- _What to work on_:
From the entries below, copy every line that holds the word "three".

────────

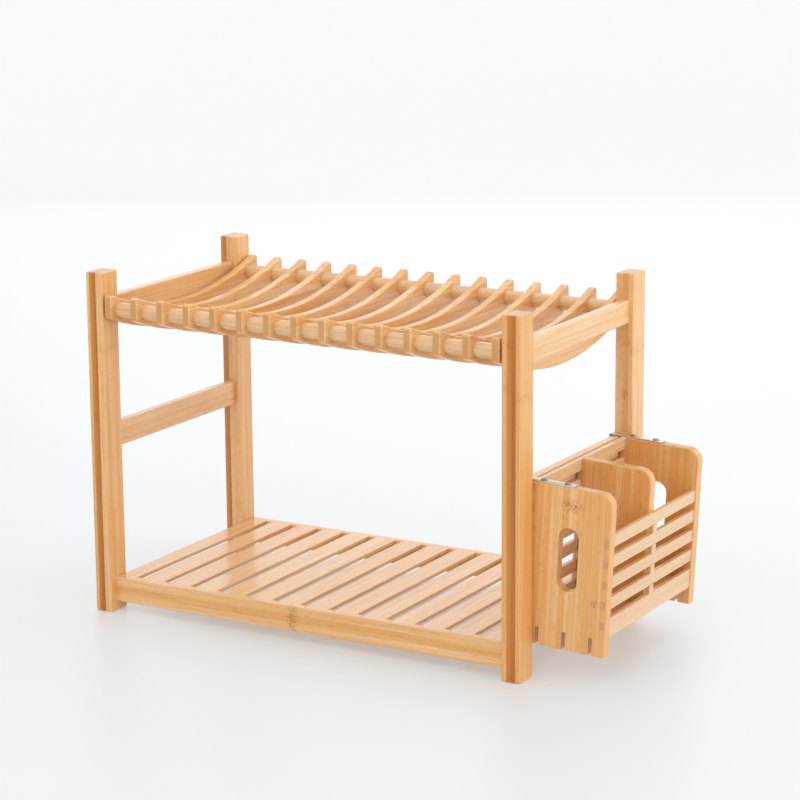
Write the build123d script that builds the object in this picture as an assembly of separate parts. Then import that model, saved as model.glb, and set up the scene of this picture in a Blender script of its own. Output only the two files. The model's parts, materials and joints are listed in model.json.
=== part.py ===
from build123d import *
import math
import os

# A two-tier dish drying rack in laminated bamboo, with a cutlery caddy hooked on its right side.
# All sizes are in millimetres. +X runs along the rack towards the caddy, +Y to the back and +Z up.
# The origin is on the worktop, under the middle of the rack and the caddy together. The pieces
# are drawn about the middle of the rack's four feet and moved to that origin at the end.

# Overall rack
rack_length = 458.0  # over the posts, along X
rack_depth = 252.0  # over the posts, along Y
rack_height = 330.0
edge_soft = 0.8  # chamfer on every long edge that a hand can touch
joint_gap = 0.1  # clearance on each side of a tenon or a slat end
cut_over = 1.0  # how far a cutting shape reaches past the face it opens

# Posts
post_width = 18.5  # along X
post_depth = 25.0  # along Y
post_soft = 1.0

# Rails
rail_height = 24.0  # the middle rails and the shelf rails
top_rail_height = 22.0
side_rail_thick = 9.0
side_rail_radius = 1.5  # rounding of the side rails' long edges
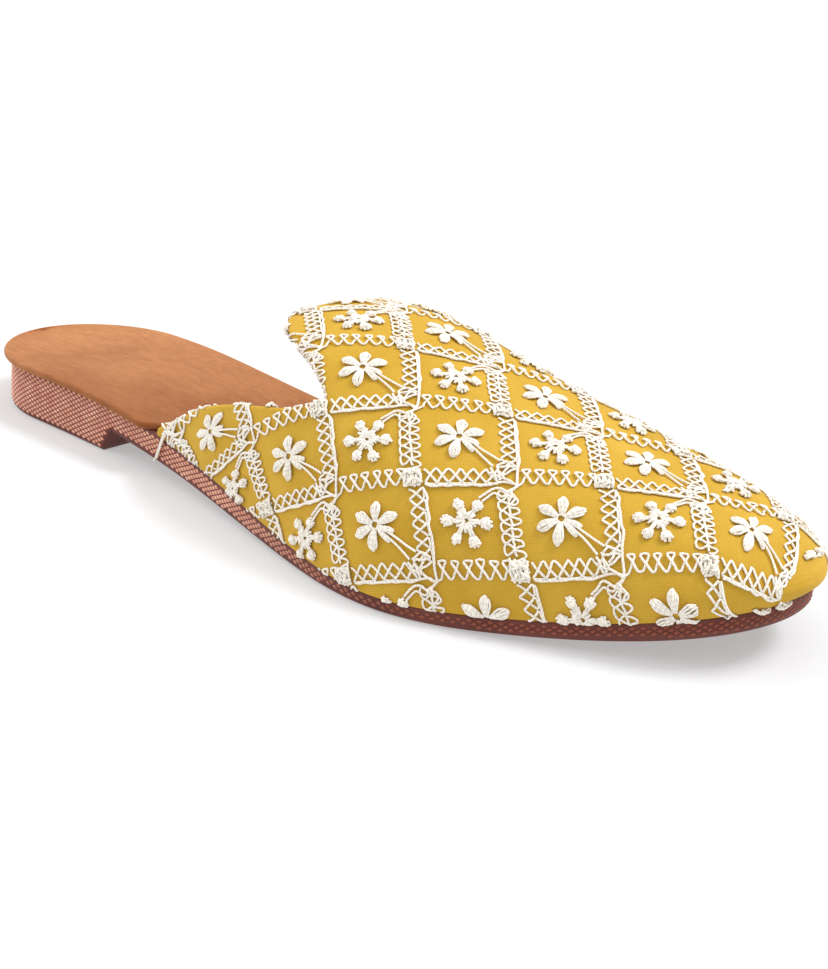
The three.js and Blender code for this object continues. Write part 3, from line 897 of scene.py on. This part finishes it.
# %% [markdown]
# ### Lace bands
# Each daisy's square has four bands of its own. Above it runs a row of stitches closed at the top like
# small funnels; at its left, a chain of loops on a spine; and below it and at its right, crosses with a
# firm border on the outer side. All the crosses are one zigzag path, whose turns are blunt on one side
# and sharp on the other: long blunt turns overlap and make the rail that the crosses stand on.

# %% Bands
def zigzag(start, end, count, blunt, sharp, half_bar, half_turn, crossing=0.5):
    """A path of crosses along a band, from start to end in squares. Its turns lie at blunt and at sharp, in
    mm across, with bars of half_bar and half_turn of a cross to either side. Legs meet at crossing, a share
    of the way to the blunt side, where the second rides over the first. lift is mm off the cloth."""
    side = np.array([0, 0.25, 0.75, 1, 1, 0.75, 0.25, 0])
    lift = np.array([0.25, 0.27, 0.3, 0.36, 0.42, 0.66, 0.6, 0.3])
    forward = np.interp(side, [0, crossing, 1], [half_turn, 0.5, 0.5 + half_bar])
    one = np.stack([np.where(np.arange(8) < 4, forward, 1 - forward), side, lift], -1)
    path = (np.arange(count)[:, None, None] * [1, 0, 0] + one).reshape(-1, 3)
    pitch = (end - start) / count
    return np.stack([start + path[:, 0] * pitch, sharp + (blunt - sharp) * path[:, 1], path[:, 2]], -1)


def across_row(path):
    """A band laid along a square's top: mm across the band, upwards, become rows."""
    return np.stack([path[..., 0], -path[..., 1] / SQUARE, path[..., 2]], -1)


def across_column(path):
    """A band laid down a square's left: mm across the band, to the right, become columns."""
    return np.stack([path[..., 1] / SQUARE, path[..., 0], path[..., 2]], -1)


def level(x, y, height):
    """A strand at one height over the cloth."""
    return np.stack([x, y, height + 0 * x], -1)


funnels = across_row(zigzag(0.13, 0.95, 6, 2.4, -1.6, 0.42, 0.12, crossing=0.6))
lead_in = [[-0.6, -4.0, 0.4], [1.2, -2.9, 0.4], [2.2, -2.2, 0.35], [3.2, -1.5, 0.3]]
sew("lace_funnels", stitches(daisy_cells, [funnels]), stitches(daisy_cells, [lead_in], (0, 0), per=3))

# One strand runs through all the loops: at each place a teardrop to the left, then a triangle to the right
# that stands on the spine, in mm to the right, down and off the cloth.
one_loop = np.array([
    [0.0, 0.0, 0.55], [-0.9, -0.8, 0.4], [-1.8, -1.4, 0.32], [-2.5, -0.9, 0.3], [-2.5, 0.6, 0.3],
    [-1.8, 1.2, 0.32], [-0.9, 0.6, 0.4], [-0.1, 0.0, 0.6], [0.1, 0.3, 0.55], [1.1, 0.45, 0.4],
    [2.1, 0.85, 0.32], [2.1, 1.65, 0.32], [1.1, 2.05, 0.4], [0.05, 2.3, 0.5],
])
loop_places = np.linspace(0.225, 0.785, 6)[:, None, None] * [0, 1, 0]
loops = (loop_places + one_loop * [1 / SQUARE, 1 / SQUARE, 1]).reshape(-1, 3)
spine = level(0.15 * np.cos(np.arange(13) * np.pi), np.linspace(-4.0, -18.6, 13), 0.45)
sew(
    "lace_loops",
    stitches(daisy_cells, [loops], width=0.56, depth=0.48),
    stitches(daisy_cells, [spine], (0, 0), width=0.56, depth=0.5),
)

low_crosses = across_row(zigzag(0.13, 0.91, 6, -1.85, 2.0, 0.6, 0.06)) + [0, 1, 0]
side_crosses = across_column(zigzag(0.12, 0.90, 6, 2.5, -1.15, 0.6, 0.06)) + [1, 0, 0]
low_x = np.append(np.linspace(-18.8, -4.0, 13), [-2.4, -0.8, 0.8, 1.7])
low_y = np.array([-1.8] + [-2.15] * 12 + [-1.6, -1.3, -1.5, -2.0])
side_y = np.append(np.linspace(19.2, 3.0, 14), [0, -1.6, -3.0, -3.8, -4.1])
side_x = np.array([2.4] + [2.95] * 11 + [2.8, 2.6, 2.3, 2.2, 1.4, 0.2, -1.0])
sew(
    "lace_crosses",
    stitches(daisy_cells, [low_crosses, side_crosses]),
    stitches(daisy_cells, [level(low_x, low_y, 0.4)], (1, 1), 0.007, width=0.66, depth=0.58),
    stitches(daisy_cells, [level(side_x, side_y, 0.4)], (1, 1), 0.007, width=0.66, depth=0.58),
)

# %% [markdown]
# ### Daisies
# A daisy has five fat petals and two slim ones, and its stalks run to the square's lower right corner.
# Petals are satin stitch: five strands side by side, spread like a fan and arched over the cloth, each
# starting in the hole that the needle left in the middle.

# %% Daisies
PETALS = [(20, 6.1), (78, 5.5), (146, 5.6), (202, 6.1), (254, 6.4)]  # angle in degrees, length in mm
SLIM_PETALS = [(-26, 4.9), (-54, 5.3)]
DAISY_CENTRE = (0.52, 0.48)


def satin_petal(angle, length, strands, base, spread, arch):
    """Strands fanned about an angle: they stand base mm apart at the middle hole and spread mm apart two
    thirds of the way out. The outer ones stop short, and all rise in the middle and dive at the tip."""
    lane = np.arange(strands) - (strands - 1) / 2
    along = np.array([0.15, 0.3, 0.5, 0.7, 0.88, 1.0])
    width = np.array([0.0, 0.22, 0.65, 1.0, 0.9, 0.3])
    rise = np.array([0.15, 0.55, 0.95, 1.0, 0.7, 0.05])
    reach = length - 0.14 * lane[:, None] ** 2
    forward = along * reach
    sideways = lane[:, None] * (base + (spread - base) * width)
    lift = 0.15 + (arch - 0.16 * np.abs(lane[:, None])) * rise
    turn = np.radians(angle)
    x = forward * np.cos(turn) - sideways * np.sin(turn)
    y = forward * np.sin(turn) + sideways * np.cos(turn)
    return np.stack([x, y, lift + 0 * x], -1)


petals = np.concatenate([satin_petal(*petal, 5, 0.14, 0.54, 0.9) for petal in PETALS])
slim = np.concatenate([satin_petal(*petal, 3, 0.16, 0.46, 0.7) for petal in SLIM_PETALS])
stalks = np.array([
    [[0.9, -0.6, 0.3], [2.6, -1.8, 0.75], [5.2, -3.8, 0.5], [7.2, -5.4, 0.45], [9.1, -6.9, 0.6]],
    [[0.8, -0.9, 0.3], [2.4, -2.6, 0.75], [4.8, -5.2, 0.5], [6.0, -6.8, 0.45], [7.2, -8.6, 0.6]],
])
sew(
    "daisies",
    stitches(daisy_cells, petals, DAISY_CENTRE, 0.003, width=0.6, depth=0.6),
    stitches(daisy_cells, slim, DAISY_CENTRE, 0.003, width=0.62, depth=0.55),
    stitches(daisy_cells, stalks, DAISY_CENTRE, 0.004, per=3, width=0.56, depth=0.5),
)

# %% [markdown]
# ### Sprigs
# The other squares hold a sprig of six arms, each ending in a small knot like a paw, with a star of short
# stitches at its middle. The arm at the upper right goes on as a curly cord to the square's corner.

# %% Sprigs
ARMS = [  # angle in degrees, then the arm's length and its knot's breadth in mm
    (50, 4.7, 2.6), (110, 4.2, 2.5), (178, 4.7, 2.8), (234, 5.0, 2.4), (284, 5.0, 2.9), (352, 4.7, 2.9),
]
SPRIG_CENTRE = (0.53, 0.49)


def sprig_head(angle, radius, breadth):
    """A packed knot at the end of an arm: four plump stitches side by side out of its heel, each ending in
    a bump, and three across them."""
    heel, outwards, aside = polar(angle, radius - 1.3), polar(angle, 1.0), polar(angle + 90, 1.0)
    lane = np.array([-0.5, -0.18, 0.18, 0.5])[:, None] * (breadth - 0.6)
    starts = heel + lane * 0.45 * aside
    ends = heel + lane * aside + np.array([[1.75], [2.45], [2.45], [1.75]]) * outwards
    across = np.array([[0.55], [1.1], [1.65]]) * outwards + heel
    half = np.array([[0.32], [0.42], [0.4]]) * breadth * aside
    return np.concatenate([rays(starts, ends, 0.3, 0.7), rays(across - half, across + half, 0.35, 0.85)])


def sprig_arm(angle, length):
    """Two straight strands side by side, a little closer together at the middle of the sprig."""
    aside = np.array([[0.3], [-0.3]]) * polar(angle + 90, 1.0)
    return rays(polar(angle, 0.7) + aside * 0.6, polar(angle, length - 1.0) + aside, 0.28, 0.45)


arms = np.concatenate([sprig_arm(angle, length) for angle, length, _ in ARMS])
star_angle = np.array([4, 30, 68, 92, 130, 152, 180, 205, 258, 275, 305, 328])
star = rays(polar(star_angle, 0.65), polar(star_angle, 2.5 + 0.3 * np.cos(3 * star_angle)), 0.3, 0.55)
knots = np.concatenate([sprig_head(*arm) for arm in ARMS])
curls = np.array([
    [[-6.6, -5.4, 0.4], [-4.5, -4.0, 0.6], [-3.2, -2.9, 0.5], [-1.8, -3.0, 0.5], [-0.9, -3.9, 0.7],
     [0.2, -4.4, 0.5], [1.1, -4.3, 0.45], [1.8, -5.5, 0.45], [1.0, -6.4, 0.5], [0.1, -7.2, 0.5]],
    [[-6.3, -6.3, 0.4], [-4.5, -5.0, 0.4], [-3.2, -4.0, 0.4], [-2.2, -4.7, 0.45], [-1.1, -5.1, 0.45],
     [-0.4, -4.2, 0.5], [0.3, -3.6, 0.7], [1.0, -4.2, 0.75], [0.5, -5.3, 0.75], [-0.2, -6.2, 0.5]],
])
sew(
    "sprigs",
    stitches(sprig_cells, arms, SPRIG_CENTRE, 0.004),
    stitches(sprig_cells, star, SPRIG_CENTRE, width=0.7, depth=0.6),
    stitches(sprig_cells, knots, SPRIG_CENTRE, 0.005, width=0.72, depth=0.62),
    stitches(sprig_cells, curls, (1, 0), per=3, width=0.6, depth=0.52),
)

# %% [markdown]
# ### Corners
# Where bands meet, every second corner is a dense pad, worked one way and then the other, and the rest are
# fans: loose rays that gather the stalks, the crosses and the border.

# %% Pads and fans
rightwards, upwards = np.eye(2)
lane = np.linspace(-1.8, 1.9, 6)[:, None]
pads = np.concatenate([
    rays(lane * upwards - 2.0 * rightwards, lane * upwards + 1.9 * rightwards, 0.3, 0.35),
    rays(lane * rightwards - 2.1 * upwards, lane * rightwards + 2.2 * upwards, 0.4, 0.6),
    rays([[-1.9, 0.1], [-1.4, 1.9], [0.1, 1.9], [0.2, -0.1], [-1.7, -1.9], [-0.3, -1.8]],
         [[-0.1, 1.8], [0.2, 0.3], [1.9, 0.4], [1.9, -1.6], [-0.1, -0.4], [1.8, -0.7]], 0.6, 0.8),
])
fan = rays(
    [[-2.3, 2.7], [-2.3, 2.9], [-0.2, 4.4], [-1.0, 0.4], [-1.0, -0.2],
     [-2.2, 2.6], [-2.2, 2.0], [-3.6, 2.2], [-3.9, 1.0], [-1.1, 0.9]],
    [[1.9, 2.7], [-0.2, 4.5], [2.1, 3.0], [2.0, 2.2], [1.6, -2.2],
     [-1.7, -1.2], [-0.6, -0.8], [-2.5, -1.2], [-1.2, -0.6], [0.9, 3.4]],
    0.45, 0.25,
)
hang = np.array([  # how a loose end falls from the outer wing: along the shoe, out from the wall, up
    [[93.0, -0.3, 18.0], [90.5, 0.5, 16.0], [88.5, 0.7, 13.5],
     [87.3, 0.8, 10.5], [86.2, 0.8, 7.5], [85.0, 0.9, 5.0]],
    [[92.0, -0.3, 17.2], [90.8, 0.5, 15.4], [88.9, 0.7, 13.0],
     [87.8, 0.8, 10.5], [86.9, 0.9, 8.0], [86.2, 0.9, 6.2]],
])
hang[..., 1] = edge_y(hang[..., 0], OUTER) - hang[..., 1]
sew(
    "corner_pads_and_fans",
    stitches(sprig_cells, pads, (0, 0), 0.011, width=0.64, depth=0.55),
    stitches(daisy_cells, fan, (0, 0)),
    (smooth_path(hang, 4), {"width": 0.55, "loose": True}),
)

# %% [markdown]
# ## Floor and light
# A product is lit so that its own form makes the shading. One broad sun, high over the toe and the inner
# side, stands for a shop's window. A sky that is bright overhead and dim lower down fills the shadows, over
# a white band that stands for a far pale wall, and the floor glows a little, as a lit white table does.
# Area lamps would do too, but a sun and a sky light the whole floor evenly, out to where it leaves the view.

# %% Floor, lights and sky
FLOOR = Finish("pale_floor", Roughness=0.9, Specular_IOR_Level=0.1,
               Emission_Color=srgb(255, 255, 255), Emission_Strength=0.4)
mottle = FLOOR.noise(3, 2)
FLOOR.colour(FLOOR.ramp(mottle, (0.3, 176, 176, 177), (0.7, 182, 182, 183)))
FAR = 60  # metres to the floor's edge, so that none of it shows
UNDER = -0.0001  # a tenth of a millimetre under the sole, so that the two never share a plane
floor_mesh = bpy.data.meshes.new("floor")
corners = [(-FAR, -FAR, UNDER), (FAR, -FAR, UNDER), (FAR, FAR, UNDER), (-FAR, FAR, UNDER)]
floor_mesh.from_pydata(corners, [], [(0, 1, 2, 3)])
floor_mesh.materials.append(FLOOR.material)
floor = bpy.data.objects.new("floor", floor_mesh)
bpy.context.scene.collection.objects.link(floor)


def sun(name, towards, strength, softness):
    """A sun whose local Z axis runs back to where its light comes from; softness is the angle it fills."""
    data = bpy.data.lights.new(name, "SUN")
    data.energy, data.angle = strength, math.radians(softness)
    piece = bpy.data.objects.new(name, data)
    back = unit(np.array(towards, float))
    side = unit(np.cross([0, 0, 1], back))
    place_by_axes(piece, side, np.cross(back, side), back)


sun("key", (0.45, 0.55, 1.1), 2.2, 24)
sun("fill", (-1.2, -0.5, 0.5), 1.1, 60)

SKY = [(0.0, 1.0), (0.16, 1.0), (0.3, 0.25), (1.0, 1.3)]  # brightness by the sine of the height
sky = bpy.data.worlds.new("studio")
sky.use_nodes = True
nodes, links = sky.node_tree.nodes, sky.node_tree.links
heights = nodes.new("ShaderNodeSeparateXYZ")
links.new(nodes.new("ShaderNodeTexCoord").outputs["Generated"], heights.inputs[0])
bands = nodes.new("ShaderNodeValToRGB")
set_bands(bands.color_ramp, [(height, (light, light, light, 1)) for height, light in SKY])
links.new(heights.outputs["Z"], bands.inputs["Fac"])
links.new(bands.outputs["Color"], nodes["Background"].inputs["Color"])
bpy.context.scene.world = sky
bpy.context.scene.view_settings.view_transform = "Standard"
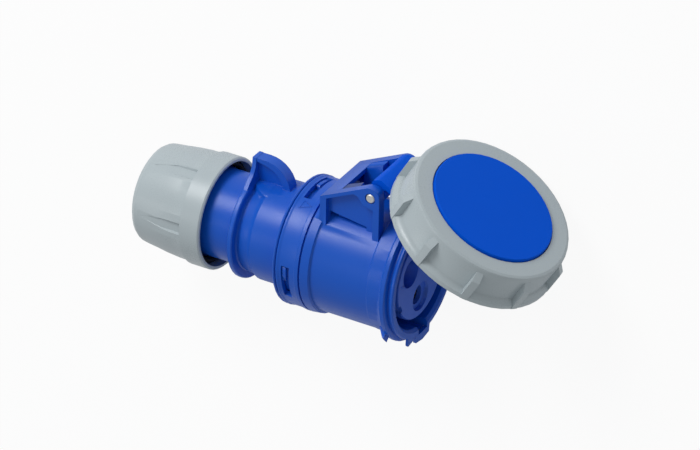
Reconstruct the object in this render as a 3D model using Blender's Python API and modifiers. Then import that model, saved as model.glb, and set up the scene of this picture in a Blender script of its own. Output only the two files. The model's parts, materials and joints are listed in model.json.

────────

- _Output_:
The three.js and Blender code for this object continues. Write part 3, from line 897 of scene.py on. This part finishes it.
    a bump, and three across them."""